Measurements of thermophysical materials properties at very high temperatures need to overcome a number of challenges related to the chemical and physical stability of the sample. Several of these challenges are addressed by containerless techniques, the use of suitable buffer gases, high ambient pressures, and pulse-heating methods that shorten the dwell time at the highest temperatures. Still, the significant challenge of an accurate temperature measurement remains. Radiation thermometry in its various forms, an inherently high-speed and non-contact technique, lends itself naturally to such measurements. However, it is only able to provide a measure of the so-called radiance temperature, a sort of apparent temperature, which requires correction to thermodynamic temperature by means of an independent (prior or in-situ) measurement of the appropriate type of emittance or the use of emittance-enhancing techniques.
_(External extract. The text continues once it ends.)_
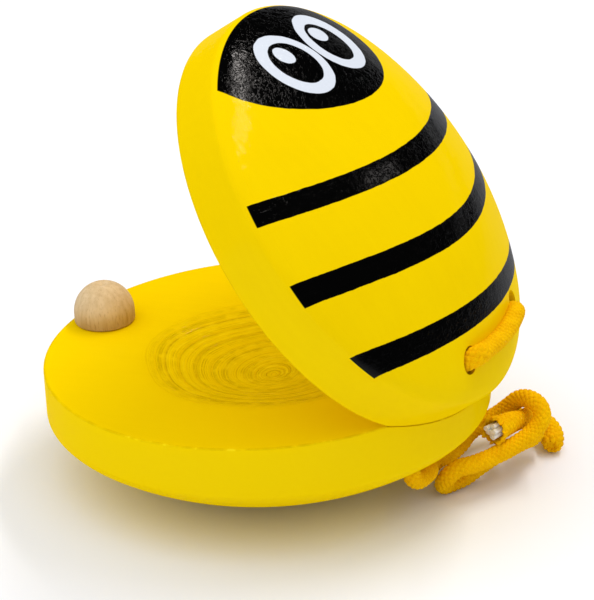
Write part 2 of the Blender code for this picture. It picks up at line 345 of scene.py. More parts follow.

At JRC Karlsruhe we employ a laser-based technique for the study of high-temperature phase diagrams, in particular melting and solidification. Materials of interest include conventional and advanced nuclear fuels and claddings, ultra-high-temperature ceramics, and targets for the production of medical radioisotopes for cancer theragnostic applications. High-power Nd:YAG laser beams heat the disk-shaped sample from either one or both sides. Complex power/time profiles are programmed to adapt the heating and cooling rate to the needs of each experiment. Temperatures exceeding 4000 K can be reached in less than a second. Experiments are performed in an autoclave under medium to high pressure of a buffer gas (up to hundreds of MPa), in particular when the goal is to decrease the evaporation rate from highly volatile materials and to study the pressure dependence of melting. Zirconia-based oxygen pump/gauge systems measure and control the oxygen content of the buffer gas. When required, radioactive samples are handled inside a glovebox, which provides α-shielding and prevents contamination. The surface (radiance) temperature of the sample is measured by means of fast radiation thermometers and infrared cameras. The near-normal spectral emittance of the sample is estimated based on radiance spectrometry. Detection of melting and solidification, as well as solid-solid phase transitions, is supported by the use of a low-power laser that is reflected off the sample and is sensitive to changes of its effective reflectance of the sample (‘Oscillating Directional Reflectance’ technique).

In this presentation, the measurement setup, its strengths and weaknesses will be discussed in detail and examples of measurements on nuclear and non-nuclear materials will be shown.